Your goal: Each line from the start of the data below through the one containing "bend_draw = 0.01; // [0.01:0.005:0.1]" must be reproduced exactly.

Data section:
-=-=-

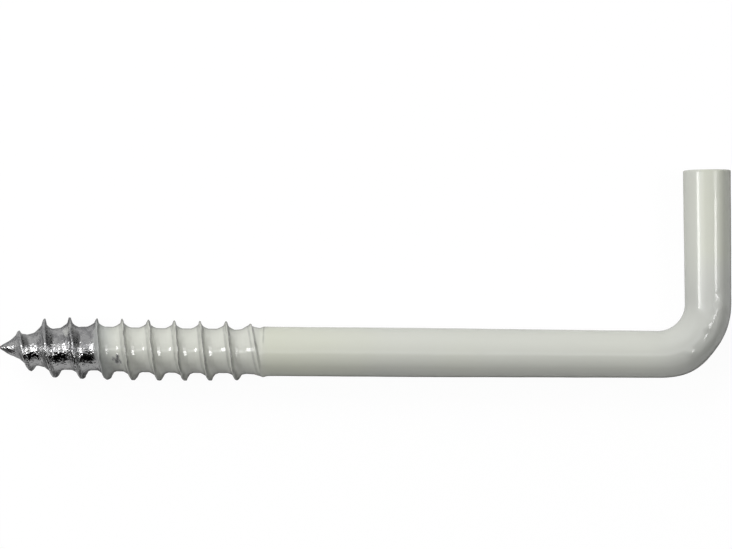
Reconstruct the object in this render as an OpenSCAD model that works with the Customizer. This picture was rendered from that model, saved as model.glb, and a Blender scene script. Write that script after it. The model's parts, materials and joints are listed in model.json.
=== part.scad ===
// Square-bend screw hook: one length of steel wire with a rolled wood-screw thread and an arm
// bent up square to the shank. It lies flat, with the thread's end at the origin, the shank
// along +X and the arm along +Y.

/* [Overall] */
// Length from the point to the outside of the bend
overall_length = 75; // [60:1:110]

/* [Wire] */
// Diameter of the shank behind the thread
shank_d = 5.05; // [4.8:0.05:5.6]
// Diameter of the wire in the bend and the arm
arm_d = 4.8; // [4.2:0.05:5.6]
// Length in front of the bend over which the shank narrows to the arm's diameter
taper_length = 25; // [5:1:30]

/* [Bend and arm] */
// Radius of the bend, to the middle of the wire
bend_radius = 5.15; // [3.5:0.05:8]
// Angle that the wire is bent through
bend_angle = 91; // [80:1:110]
// Straight length of the arm past the bend
arm_length = 13.65; // [8:0.05:40]
// Rounding of the edge at the arm's end
arm_edge_r = 0.3; // [0.1:0.05:1]
// How much the wire's radius draws in where it is bent
bend_draw = 0.01; // [0.01:0.005:0.1]

/* [Thread] */
// Length of the thread, from the point to the plain shank
thread_length = 27.1; // [20:0.1:32]
// Distance from one turn to the next
pitch = 2.65; // [2:0.05:3.5]
// Diameter over the crests behind the point
thread_d = 6.36; // [5.8:0.02:7]
// Diameter over the crests where the thread starts to run out
thread_back_d = 6.04; // [5.6:0.02:7]
// Diameter at the bottom of the thread
core_d = 4.57; // [4:0.01:4.7]
// Width of a crest
crest_w = 0.12; // [0.05:0.01:0.3]
// Width of the flank that faces the bend
rear_flank_w = 0.87; // [0.5:0.01:1]
// Width of the flank that faces the point
front_flank_w = 0.98; // [0.5:0.01:1]
// Length over which the thread runs out into the shank
run_out = 3.1; // [1:0.1:5]
// Depth of the step where the plain shank starts
shoulder = 0.06; // [0.03:0.01:0.1]

/* [Point] */
// Length over which the core comes down to the point
point_length = 7.6; // [5:0.1:12]
// Fullness of the point's curve, lower is blunter
point_power = 0.95; // [0.6:0.01:1]
// Distance from the point to the first crest on the arm's side
first_crest = 2.1; // [1:0.1:2.5]
// Length of the bare tip in front of the thread
bare_tip = 0.7; // [0.2:0.1:1.5]
// Length over which the thread rises behind the bare tip
run_in = 1.6; // [0.5:0.1:3]
// Diameter that the crests would have at the point if they ran on to it
crest_start_d = 1.7; // [1:0.1:3]
// Distance from the point at which the crests reach their full diameter
crest_full_at = 4.8; // [3:0.1:8]

/* [Hidden] */
$fn = 96;

coat_color = [0.90, 0.90, 0.86];
zinc_color = [0.66, 0.67, 0.68];

// The thread's body reaches this far into the shank, and the arm this far over the bend, so
// that each two join as one solid
thread_seat = 0.6;
arm_seat = 0.05;
point_x = -thread_length;
shank_length = overall_length - thread_length - bend_radius - arm_d / 2;
straight_length = shank_length - taper_length;

// The thread is a lattice of rows that climb one pitch in each turn. A turn holds one row for
// each entry of thread_profile: its place along the pitch from the crest's middle, and its
// share of the thread's height.
columns = 36;
rear_steps = [0, 0.28, 0.6, 1];
front_steps = [1, 0.62, 0.28, 0];
rear_curve = 2;
front_curve = 1.6;
thread_profile = concat(
    [for (t = rear_steps) [(crest_w / 2 + rear_flank_w * t) / pitch, pow(1 - t, rear_curve)]],
    [for (t = front_steps) [1 - (crest_w / 2 + front_flank_w * t) / pitch, pow(1 - t, front_curve)]]
);
rows_per_turn = len(thread_profile);
turns = ceil((thread_length + thread_seat - first_crest) / pitch) + 1;
first_row = -ceil(1 + first_crest / pitch) * rows_per_turn;
last_row = turns * rows_per_turn;

function clamp01(v) = max(0, min(1, v));
function mix(a, b, t) = a + (b - a) * t;
function smooth(t) = t * t * (3 - 2 * t);

// Share of the run-out that lies behind x: 0 on the full thread, 1 on the plain shank
function run_out_share(x) = clamp01((x + run_out) / run_out);

// The core with its point, before it runs out into the shank
function point_r(x) =
    let (t = clamp01((x - point_x) / point_length))
    core_d / 2 * pow(1 - pow(1 - t, 2), point_power);

function core_r(x) = mix(point_r(x), shank_d / 2 - shoulder, smooth(run_out_share(x)));

function crest_d(x) =
    let (
        full_length = thread_length - point_length - run_out,
        full_d = mix(thread_d, thread_back_d, clamp01((x - point_x - point_length) / full_length))
    )
    mix(crest_start_d, full_d, clamp01((x - point_x) / crest_full_at));

function thread_height(x) =
    let (rise = smooth(clamp01((x - point_x - bare_tip) / run_in)), fall = cos(90 * run_out_share(x)))
    max(0, crest_d(x) / 2 - point_r(x)) * rise * fall;

// Rows count on past a turn, so a row's number gives both its turn and its place in the profile
function row_turn(i) = floor(i / rows_per_turn);
function row_step(i) = thread_profile[i - row_turn(i) * rows_per_turn];
function lattice_x(i, j) = point_x + first_crest + pitch * (row_turn(i) + row_step(i)[0] + j / columns);

function lattice_point(i, j) =
    let (x = lattice_x(i, j), r = core_r(x) + thread_height(x) * row_step(i)[1], a = 360 * j / columns)
    [x, r * cos(a), r * sin(a)];

// Places in the list of points: the tip, the seat's ring, then the lattice
tip_index = 0;
function ring_index(j) = 1 + j % columns;
function lattice_index(i, j) = 1 + columns + (i - first_row) * columns + j;

// Rows that start in front of the tip or run on behind the seat gather there, and the last
// column is the first column one turn later
function corner(i, j) =
    lattice_x(i, j) <= point_x ? tip_index
    : lattice_x(i, j) >= thread_seat ? ring_index(j)
    : j == columns ? corner(i + rows_per_turn, 0)
    : lattice_index(i, j);

function differ(f) = f[0] != f[1] && f[1] != f[2] && f[2] != f[0];

module threaded_end() {
    seat_r = shank_d / 2 - shoulder;
    seat_ring = [
        for (j = [0:columns - 1]) let (a = 360 * j / columns) [thread_seat, seat_r * cos(a), seat_r * sin(a)]
    ];
    points = concat(
        [[point_x, 0, 0]],
        seat_ring,
        [for (i = [first_row:last_row], j = [0:columns - 1]) lattice_point(i, j)]
    );
    halves = [
        for (i = [first_row:last_row - 1], j = [0:columns - 1])
            for (f = [
                [corner(i, j), corner(i + 1, j), corner(i + 1, j + 1)],
                [corner(i, j), corner(i + 1, j + 1), corner(i, j + 1)]
            ]) if (differ(f)) f
    ];
    seat_face = [for (j = [columns - 1:-1:0]) ring_index(j)];
    color(zinc_color) polyhedron(points = points, faces = concat(halves, [seat_face]));
}

module shank() {
    color(coat_color) rotate([0, 90, 0]) {
        cylinder(h = straight_length, d = shank_d);
        translate([0, 0, straight_length])
            cylinder(h = taper_length, d1 = shank_d, d2 = arm_d);
    }
}

module bend() {
    color(coat_color) rotate([0, 0, -90])
        rotate_extrude(angle = bend_angle)
            translate([bend_radius, 0]) circle(r = arm_d / 2 - bend_draw);
}

// The arm lies along +X from its foot, and its far edge is rounded
module arm() {
    flat_r = arm_d / 2 - arm_edge_r;
    color(coat_color) rotate([0, 90, 0])
        rotate_extrude() {
            translate([0, -arm_seat]) square([arm_d / 2, arm_length - arm_edge_r + arm_seat]);
            square([flat_r, arm_length]);
            translate([flat_r, arm_length - arm_edge_r]) intersection() {
                circle(r = arm_edge_r);
                square(arm_edge_r);
            }
        }
}

module hook() {
    union() {
        threaded_end();
        shank();
        translate([shank_length, bend_radius, 0]) {
            bend();
            rotate([0, 0, bend_angle]) translate([0, -bend_radius, 0]) arm();
        }
    }
}

hook();
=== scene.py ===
import json
import math
import bpy
from mathutils import Matrix, Vector


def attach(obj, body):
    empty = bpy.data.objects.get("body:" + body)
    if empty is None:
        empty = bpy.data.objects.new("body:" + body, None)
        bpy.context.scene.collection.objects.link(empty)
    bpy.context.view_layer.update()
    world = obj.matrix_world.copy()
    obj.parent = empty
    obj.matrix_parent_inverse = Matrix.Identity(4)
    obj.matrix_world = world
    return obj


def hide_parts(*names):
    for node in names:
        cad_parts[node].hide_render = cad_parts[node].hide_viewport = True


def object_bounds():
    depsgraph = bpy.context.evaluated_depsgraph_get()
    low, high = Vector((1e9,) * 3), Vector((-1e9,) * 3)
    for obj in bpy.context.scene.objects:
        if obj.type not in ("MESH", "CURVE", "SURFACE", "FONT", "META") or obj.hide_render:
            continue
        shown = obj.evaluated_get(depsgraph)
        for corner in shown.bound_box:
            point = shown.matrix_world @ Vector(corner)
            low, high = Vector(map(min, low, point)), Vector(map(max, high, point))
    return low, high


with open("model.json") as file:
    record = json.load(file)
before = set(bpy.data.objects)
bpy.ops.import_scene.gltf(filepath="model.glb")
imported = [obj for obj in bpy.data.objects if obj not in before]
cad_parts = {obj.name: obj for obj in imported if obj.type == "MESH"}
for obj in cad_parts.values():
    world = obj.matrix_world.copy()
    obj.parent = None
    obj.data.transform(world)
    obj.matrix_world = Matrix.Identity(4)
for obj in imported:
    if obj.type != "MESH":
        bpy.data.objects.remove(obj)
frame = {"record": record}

mm = 0.001
cadLow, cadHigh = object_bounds()
arm = next(mount for mount in frame["record"]["mounts"] if mount["name"] == "arm")


class Signal:
    # one socket of a node tree, on which arithmetic adds Math nodes
    def __init__(self, builder, socket):
        self.builder = builder
        self.socket = socket

    def __add__(self, other):
        return self.builder.math("ADD", self, other)

    def __radd__(self, other):
        return self.builder.math("ADD", other, self)

    def __sub__(self, other):
        return self.builder.math("SUBTRACT", self, other)

    def __rsub__(self, other):
        return self.builder.math("SUBTRACT", other, self)

    def __mul__(self, other):
        return self.builder.math("MULTIPLY", self, other)

    def __rmul__(self, other):
        return self.builder.math("MULTIPLY", other, self)

    def __truediv__(self, other):
        return self.builder.math("DIVIDE", self, other)

    def __rtruediv__(self, other):
        return self.builder.math("DIVIDE", other, self)

    def __pow__(self, other):
        return self.builder.math("POWER", self, other)


class TreeBuilder:
    # adds nodes to a shader tree or a Geometry Nodes tree
    def __init__(self, tree):
        self.tree = tree

    def node(self, kind, settings=None, inputs=None, output=0):
        made = self.tree.nodes.new(kind)
        for name, value in (settings or {}).items():  # settings come before any socket
            setattr(made, name, value)
        for name, value in (inputs or {}).items():
            self.plug(made.inputs[name], value)
        return Signal(self, made.outputs[output])

    def plug(self, socket, value):
        if isinstance(value, Signal):
            self.tree.links.new(value.socket, socket)
        else:
            socket.default_value = value

    def math(self, operation, *values):
        return self.node("ShaderNodeMath", {"operation": operation}, dict(enumerate(values)))

    def least(self, a, b):
        return self.math("MINIMUM", a, b)

    def most(self, a, b):
        return self.math("MAXIMUM", a, b)

    def apart(self, a, b):  # how far two numbers lie from each other
        return self.math("ABSOLUTE", a - b)

    def share(self, value):  # held between 0 and 1
        return self.node("ShaderNodeClamp", {}, {"Value": value})

    def smooth(self, value):  # an eased step from 0 to 1
        t = self.share(value)
        return t * t * (3 - 2 * t)

    def within(self, value, stretch):  # 1 in a stretch and 0 outside it
        start, easeIn, end, easeOut = stretch
        inside = 1.0
        if start is not None:
            inside = self.smooth((value - start) / easeIn)
        if end is not None:
            inside = inside * (1 - self.smooth((value - end) / easeOut))
        return inside

    def blend(self, a, b, share):
        return a + (b - a) * share

    def sine(self, value):
        return self.math("SINE", value)

    def cosine(self, value):
        return self.math("COSINE", value)

    def vector(self, x, y, z):
        return self.node("ShaderNodeCombineXYZ", {}, {0: x, 1: y, 2: z})

    def split(self, vector):  # the three parts of a place in metres, in millimetres
        return [self.node("ShaderNodeSeparateXYZ", {}, {0: vector}, part) / mm for part in range(3)]

    def scaled(self, vector, factor):
        return self.node("ShaderNodeVectorMath", {"operation": "SCALE"}, {0: vector, "Scale": factor})

    def distance(self, a, b):
        return self.node("ShaderNodeVectorMath", {"operation": "DISTANCE"}, {0: a, 1: b}, 1)

    def inSpot(self, x, y, spot):  # from 1 in the middle of a round spot to 0 at its edge
        fromSpot = self.distance(self.vector(x, y, 0.0), (spot["x"], spot["y"], 0))
        return 1 - self.smooth(fromSpot / spot["reach"])

    def noise(self, vector, grain):
        scale, detail, roughness = grain
        inputs = {"Vector": vector, "Scale": scale, "Detail": detail, "Roughness": roughness}
        return self.node("ShaderNodeTexNoise", {}, inputs)

    def mixed(self, share, a, b):  # a mix of two colours
        return self.node("ShaderNodeMix", {"data_type": "RGBA"}, {0: share, 6: a, 7: b}, 2)

    def attribute(self, name):
        return self.node("ShaderNodeAttribute", {"attribute_name": name}, {}, "Fac")

    def ray(self, kind):
        return self.node("ShaderNodeLightPath", {}, {}, kind)

    def grid(self, rows, columns):
        return self.node("GeometryNodeMeshGrid", {}, {"Vertices X": rows, "Vertices Y": columns})

    def moved(self, shape, way, vector):  # to a Position or by an Offset
        return self.node("GeometryNodeSetPosition", {}, {"Geometry": shape, way: vector})

    def stored(self, shape, name, value):
        settings = {"data_type": "FLOAT", "domain": "POINT"}
        inputs = {"Geometry": shape, "Name": name, "Value": value}
        return self.node("GeometryNodeStoreNamedAttribute", settings, inputs)

    def end(self, kind, value):
        self.plug(self.tree.nodes.new(kind).inputs[0], value)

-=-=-

Exercise response:
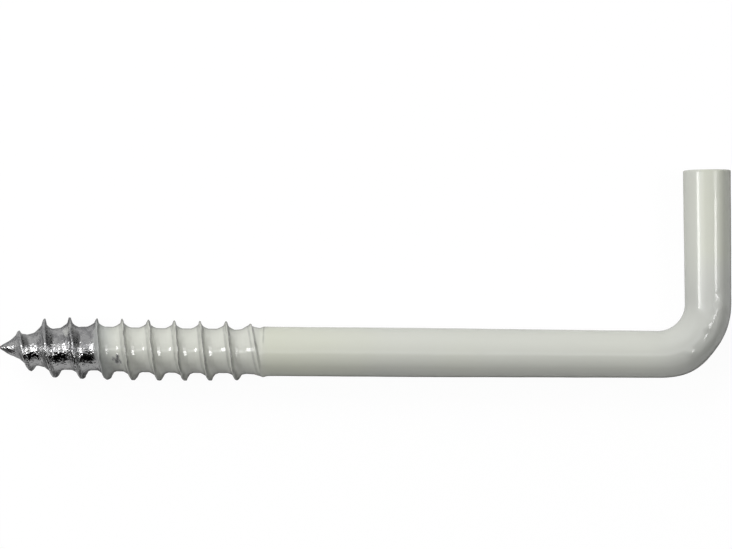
Reconstruct the object in this render as an OpenSCAD model that works with the Customizer. This picture was rendered from that model, saved as model.glb, and a Blender scene script. Write that script after it. The model's parts, materials and joints are listed in model.json.
=== part.scad ===
// Square-bend screw hook: one length of steel wire with a rolled wood-screw thread and an arm
// bent up square to the shank. It lies flat, with the thread's end at the origin, the shank
// along +X and the arm along +Y.

/* [Overall] */
// Length from the point to the outside of the bend
overall_length = 75; // [60:1:110]

/* [Wire] */
// Diameter of the shank behind the thread
shank_d = 5.05; // [4.8:0.05:5.6]
// Diameter of the wire in the bend and the arm
arm_d = 4.8; // [4.2:0.05:5.6]
// Length in front of the bend over which the shank narrows to the arm's diameter
taper_length = 25; // [5:1:30]

/* [Bend and arm] */
// Radius of the bend, to the middle of the wire
bend_radius = 5.15; // [3.5:0.05:8]
// Angle that the wire is bent through
bend_angle = 91; // [80:1:110]
// Straight length of the arm past the bend
arm_length = 13.65; // [8:0.05:40]
// Rounding of the edge at the arm's end
arm_edge_r = 0.3; // [0.1:0.05:1]
// How much the wire's radius draws in where it is bent
bend_draw = 0.01; // [0.01:0.005:0.1]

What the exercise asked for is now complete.